EXERCISE AIM:
Report each line of the data that includes the word "with".

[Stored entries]
+---+
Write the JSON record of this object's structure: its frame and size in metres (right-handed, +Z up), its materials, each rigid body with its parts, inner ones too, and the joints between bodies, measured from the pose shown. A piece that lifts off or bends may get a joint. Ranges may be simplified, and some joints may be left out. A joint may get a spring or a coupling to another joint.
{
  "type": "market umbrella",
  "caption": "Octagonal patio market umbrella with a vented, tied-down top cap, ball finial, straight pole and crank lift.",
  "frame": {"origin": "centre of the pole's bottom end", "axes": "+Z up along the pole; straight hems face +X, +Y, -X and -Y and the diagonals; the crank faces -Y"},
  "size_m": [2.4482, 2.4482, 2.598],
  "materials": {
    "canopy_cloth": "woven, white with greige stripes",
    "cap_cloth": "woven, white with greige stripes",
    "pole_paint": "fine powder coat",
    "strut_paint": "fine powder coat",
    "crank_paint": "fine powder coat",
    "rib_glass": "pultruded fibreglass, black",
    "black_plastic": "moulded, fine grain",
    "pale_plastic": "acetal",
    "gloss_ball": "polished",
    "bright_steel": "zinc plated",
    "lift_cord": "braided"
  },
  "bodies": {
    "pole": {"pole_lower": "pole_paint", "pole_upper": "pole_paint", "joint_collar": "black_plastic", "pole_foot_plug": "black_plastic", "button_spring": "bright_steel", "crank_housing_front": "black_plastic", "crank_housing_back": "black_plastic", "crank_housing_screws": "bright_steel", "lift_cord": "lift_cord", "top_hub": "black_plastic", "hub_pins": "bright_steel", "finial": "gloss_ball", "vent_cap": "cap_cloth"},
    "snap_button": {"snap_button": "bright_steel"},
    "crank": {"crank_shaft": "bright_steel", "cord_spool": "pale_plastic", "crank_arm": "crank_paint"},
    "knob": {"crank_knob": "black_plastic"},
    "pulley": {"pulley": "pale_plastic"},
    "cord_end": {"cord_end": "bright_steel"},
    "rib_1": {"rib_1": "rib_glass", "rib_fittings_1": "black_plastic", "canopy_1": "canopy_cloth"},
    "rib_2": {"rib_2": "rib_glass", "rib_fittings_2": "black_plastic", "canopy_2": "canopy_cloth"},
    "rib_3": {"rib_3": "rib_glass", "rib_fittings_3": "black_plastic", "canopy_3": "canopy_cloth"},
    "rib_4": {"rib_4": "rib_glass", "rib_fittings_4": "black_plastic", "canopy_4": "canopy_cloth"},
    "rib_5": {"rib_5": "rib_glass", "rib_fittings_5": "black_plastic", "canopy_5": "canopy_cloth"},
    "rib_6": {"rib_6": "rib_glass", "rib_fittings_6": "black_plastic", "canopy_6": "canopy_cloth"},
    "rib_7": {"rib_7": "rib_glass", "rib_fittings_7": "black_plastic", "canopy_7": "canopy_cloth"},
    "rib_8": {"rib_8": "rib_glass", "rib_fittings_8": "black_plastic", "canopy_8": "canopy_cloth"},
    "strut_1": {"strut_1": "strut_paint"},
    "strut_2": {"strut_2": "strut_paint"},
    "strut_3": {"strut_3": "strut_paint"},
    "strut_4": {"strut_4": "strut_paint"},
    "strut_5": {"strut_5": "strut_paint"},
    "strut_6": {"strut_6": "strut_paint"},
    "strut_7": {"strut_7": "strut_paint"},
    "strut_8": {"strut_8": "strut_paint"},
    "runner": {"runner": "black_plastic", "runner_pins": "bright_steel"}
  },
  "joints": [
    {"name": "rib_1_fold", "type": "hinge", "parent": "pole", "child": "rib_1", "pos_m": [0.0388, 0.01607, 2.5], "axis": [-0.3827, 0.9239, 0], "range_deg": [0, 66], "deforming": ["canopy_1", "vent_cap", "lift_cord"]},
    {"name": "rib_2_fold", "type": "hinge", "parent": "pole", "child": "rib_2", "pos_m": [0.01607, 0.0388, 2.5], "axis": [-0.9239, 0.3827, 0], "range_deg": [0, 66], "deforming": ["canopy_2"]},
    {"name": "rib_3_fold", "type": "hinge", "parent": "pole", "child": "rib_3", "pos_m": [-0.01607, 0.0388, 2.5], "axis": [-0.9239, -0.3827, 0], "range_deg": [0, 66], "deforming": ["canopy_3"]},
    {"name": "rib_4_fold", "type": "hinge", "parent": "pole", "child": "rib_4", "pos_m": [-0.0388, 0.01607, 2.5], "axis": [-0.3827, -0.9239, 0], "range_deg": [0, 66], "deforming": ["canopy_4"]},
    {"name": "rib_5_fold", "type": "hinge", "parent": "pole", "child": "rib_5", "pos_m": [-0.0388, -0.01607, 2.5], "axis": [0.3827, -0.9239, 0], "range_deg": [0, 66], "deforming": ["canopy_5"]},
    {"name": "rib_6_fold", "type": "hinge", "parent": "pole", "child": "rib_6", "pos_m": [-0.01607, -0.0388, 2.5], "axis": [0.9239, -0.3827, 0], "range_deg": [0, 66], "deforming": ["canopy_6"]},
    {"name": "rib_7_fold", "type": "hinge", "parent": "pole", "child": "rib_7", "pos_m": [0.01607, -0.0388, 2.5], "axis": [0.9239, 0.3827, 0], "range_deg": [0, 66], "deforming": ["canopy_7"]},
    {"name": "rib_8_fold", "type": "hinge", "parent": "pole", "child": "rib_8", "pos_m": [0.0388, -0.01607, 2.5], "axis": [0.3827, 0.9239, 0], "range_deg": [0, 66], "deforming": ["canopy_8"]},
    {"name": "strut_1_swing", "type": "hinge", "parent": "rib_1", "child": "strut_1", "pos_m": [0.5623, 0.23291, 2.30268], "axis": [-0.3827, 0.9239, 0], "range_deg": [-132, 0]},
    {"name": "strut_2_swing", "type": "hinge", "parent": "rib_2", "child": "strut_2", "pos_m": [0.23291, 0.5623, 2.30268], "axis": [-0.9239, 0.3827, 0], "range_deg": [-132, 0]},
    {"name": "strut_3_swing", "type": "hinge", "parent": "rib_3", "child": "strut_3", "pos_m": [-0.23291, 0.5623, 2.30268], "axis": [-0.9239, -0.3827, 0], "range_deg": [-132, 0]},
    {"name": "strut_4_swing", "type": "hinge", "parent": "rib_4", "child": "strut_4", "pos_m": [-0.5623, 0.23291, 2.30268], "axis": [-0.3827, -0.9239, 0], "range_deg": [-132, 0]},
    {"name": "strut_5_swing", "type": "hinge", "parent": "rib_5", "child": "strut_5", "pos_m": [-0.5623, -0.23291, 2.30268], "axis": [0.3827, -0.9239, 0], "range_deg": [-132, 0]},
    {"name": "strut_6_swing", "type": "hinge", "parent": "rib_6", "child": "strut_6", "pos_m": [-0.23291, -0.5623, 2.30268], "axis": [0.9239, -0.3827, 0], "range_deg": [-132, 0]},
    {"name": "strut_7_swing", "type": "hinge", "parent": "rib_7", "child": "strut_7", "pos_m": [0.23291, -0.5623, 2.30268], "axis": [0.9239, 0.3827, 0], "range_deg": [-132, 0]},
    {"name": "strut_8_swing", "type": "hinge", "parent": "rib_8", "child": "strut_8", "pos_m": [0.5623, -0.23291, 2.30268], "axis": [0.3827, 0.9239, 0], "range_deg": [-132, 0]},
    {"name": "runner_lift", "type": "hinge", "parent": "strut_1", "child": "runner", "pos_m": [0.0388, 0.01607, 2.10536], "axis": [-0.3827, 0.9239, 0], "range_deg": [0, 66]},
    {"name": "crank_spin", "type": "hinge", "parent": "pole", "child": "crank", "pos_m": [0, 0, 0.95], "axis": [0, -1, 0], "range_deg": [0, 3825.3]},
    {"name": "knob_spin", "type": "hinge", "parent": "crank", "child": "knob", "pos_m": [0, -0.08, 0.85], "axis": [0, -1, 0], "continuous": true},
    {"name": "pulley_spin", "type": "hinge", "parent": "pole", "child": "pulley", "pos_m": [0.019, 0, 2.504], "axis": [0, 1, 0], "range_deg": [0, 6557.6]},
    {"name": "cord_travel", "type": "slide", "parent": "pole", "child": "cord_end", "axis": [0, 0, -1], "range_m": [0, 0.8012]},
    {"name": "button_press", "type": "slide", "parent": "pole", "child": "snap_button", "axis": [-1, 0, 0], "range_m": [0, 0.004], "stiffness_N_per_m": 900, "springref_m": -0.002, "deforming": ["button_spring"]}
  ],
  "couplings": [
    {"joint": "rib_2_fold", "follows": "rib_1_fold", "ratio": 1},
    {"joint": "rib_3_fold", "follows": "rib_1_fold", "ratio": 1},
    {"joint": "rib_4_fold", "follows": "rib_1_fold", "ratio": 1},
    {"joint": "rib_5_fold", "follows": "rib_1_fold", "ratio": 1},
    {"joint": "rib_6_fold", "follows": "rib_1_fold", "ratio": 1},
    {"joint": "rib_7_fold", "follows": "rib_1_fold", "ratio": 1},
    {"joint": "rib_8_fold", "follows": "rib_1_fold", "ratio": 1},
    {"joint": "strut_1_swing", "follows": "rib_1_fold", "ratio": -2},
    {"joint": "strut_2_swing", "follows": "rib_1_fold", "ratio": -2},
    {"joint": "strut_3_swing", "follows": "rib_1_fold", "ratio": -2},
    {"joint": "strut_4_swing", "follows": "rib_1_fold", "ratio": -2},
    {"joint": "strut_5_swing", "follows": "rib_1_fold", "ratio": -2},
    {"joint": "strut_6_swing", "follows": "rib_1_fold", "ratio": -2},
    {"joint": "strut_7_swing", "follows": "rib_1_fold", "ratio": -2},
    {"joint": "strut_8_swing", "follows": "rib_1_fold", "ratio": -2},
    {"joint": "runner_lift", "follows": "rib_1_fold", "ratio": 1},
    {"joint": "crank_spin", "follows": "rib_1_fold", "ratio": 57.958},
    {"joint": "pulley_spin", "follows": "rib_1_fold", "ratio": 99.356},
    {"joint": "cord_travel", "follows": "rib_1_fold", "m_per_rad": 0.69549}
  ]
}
+---+
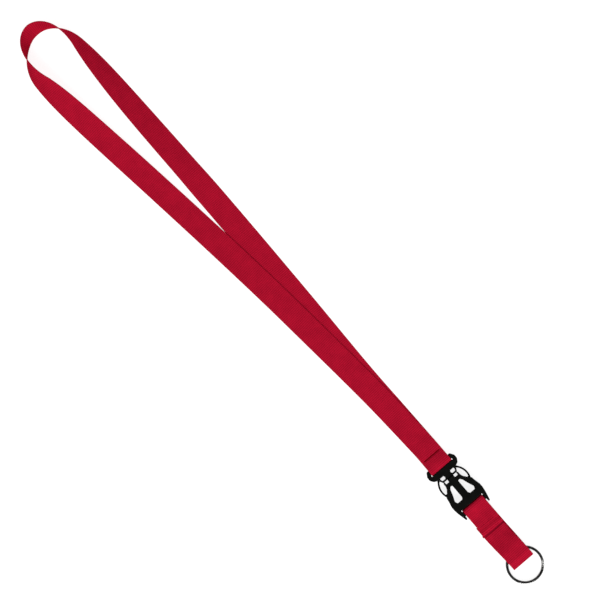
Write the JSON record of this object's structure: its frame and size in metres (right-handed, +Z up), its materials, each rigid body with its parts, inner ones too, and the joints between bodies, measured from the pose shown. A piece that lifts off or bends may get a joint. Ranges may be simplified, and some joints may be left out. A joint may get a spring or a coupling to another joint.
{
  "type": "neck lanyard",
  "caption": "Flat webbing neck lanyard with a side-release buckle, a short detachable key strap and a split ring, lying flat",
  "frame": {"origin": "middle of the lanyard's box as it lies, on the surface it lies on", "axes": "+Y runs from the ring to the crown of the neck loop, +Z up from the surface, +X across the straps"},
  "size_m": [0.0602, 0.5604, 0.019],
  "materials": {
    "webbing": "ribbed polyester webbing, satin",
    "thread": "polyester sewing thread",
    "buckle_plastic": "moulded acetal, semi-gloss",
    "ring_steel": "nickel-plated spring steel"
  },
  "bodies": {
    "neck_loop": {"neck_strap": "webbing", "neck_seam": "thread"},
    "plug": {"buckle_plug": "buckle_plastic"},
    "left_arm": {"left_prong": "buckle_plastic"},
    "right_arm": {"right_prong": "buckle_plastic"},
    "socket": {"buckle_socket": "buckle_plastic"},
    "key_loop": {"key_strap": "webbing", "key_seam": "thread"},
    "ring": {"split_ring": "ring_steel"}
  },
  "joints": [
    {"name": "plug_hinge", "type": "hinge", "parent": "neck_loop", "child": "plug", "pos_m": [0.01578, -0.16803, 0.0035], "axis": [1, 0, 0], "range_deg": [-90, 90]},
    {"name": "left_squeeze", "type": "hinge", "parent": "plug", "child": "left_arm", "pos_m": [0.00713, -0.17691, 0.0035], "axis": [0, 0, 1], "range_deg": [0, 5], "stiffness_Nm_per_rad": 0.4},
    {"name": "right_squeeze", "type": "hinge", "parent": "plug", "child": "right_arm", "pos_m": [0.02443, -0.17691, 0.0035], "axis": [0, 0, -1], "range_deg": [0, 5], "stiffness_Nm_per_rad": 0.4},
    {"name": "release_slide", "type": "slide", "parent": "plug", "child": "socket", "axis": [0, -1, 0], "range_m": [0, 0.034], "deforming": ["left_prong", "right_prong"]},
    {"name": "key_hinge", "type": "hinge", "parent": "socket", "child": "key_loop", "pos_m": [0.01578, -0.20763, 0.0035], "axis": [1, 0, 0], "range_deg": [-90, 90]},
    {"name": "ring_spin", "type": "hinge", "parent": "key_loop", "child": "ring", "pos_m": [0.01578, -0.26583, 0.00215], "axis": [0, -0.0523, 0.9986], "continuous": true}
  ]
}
+---+
ANSWER TO THE EXERCISE:
Write the JSON record of this object's structure: its frame and size in metres (right-handed, +Z up), its materials, each rigid body with its parts, inner ones too, and the joints between bodies, measured from the pose shown. A piece that lifts off or bends may get a joint. Ranges may be simplified, and some joints may be left out. A joint may get a spring or a coupling to another joint.
  "caption": "Octagonal patio market umbrella with a vented, tied-down top cap, ball finial, straight pole and crank lift.",
    "canopy_cloth": "woven, white with greige stripes",
    "cap_cloth": "woven, white with greige stripes",
Write the JSON record of this object's structure: its frame and size in metres (right-handed, +Z up), its materials, each rigid body with its parts, inner ones too, and the joints between bodies, measured from the pose shown. A piece that lifts off or bends may get a joint. Ranges may be simplified, and some joints may be left out. A joint may get a spring or a coupling to another joint.
  "caption": "Flat webbing neck lanyard with a side-release buckle, a short detachable key strap and a split ring, lying flat",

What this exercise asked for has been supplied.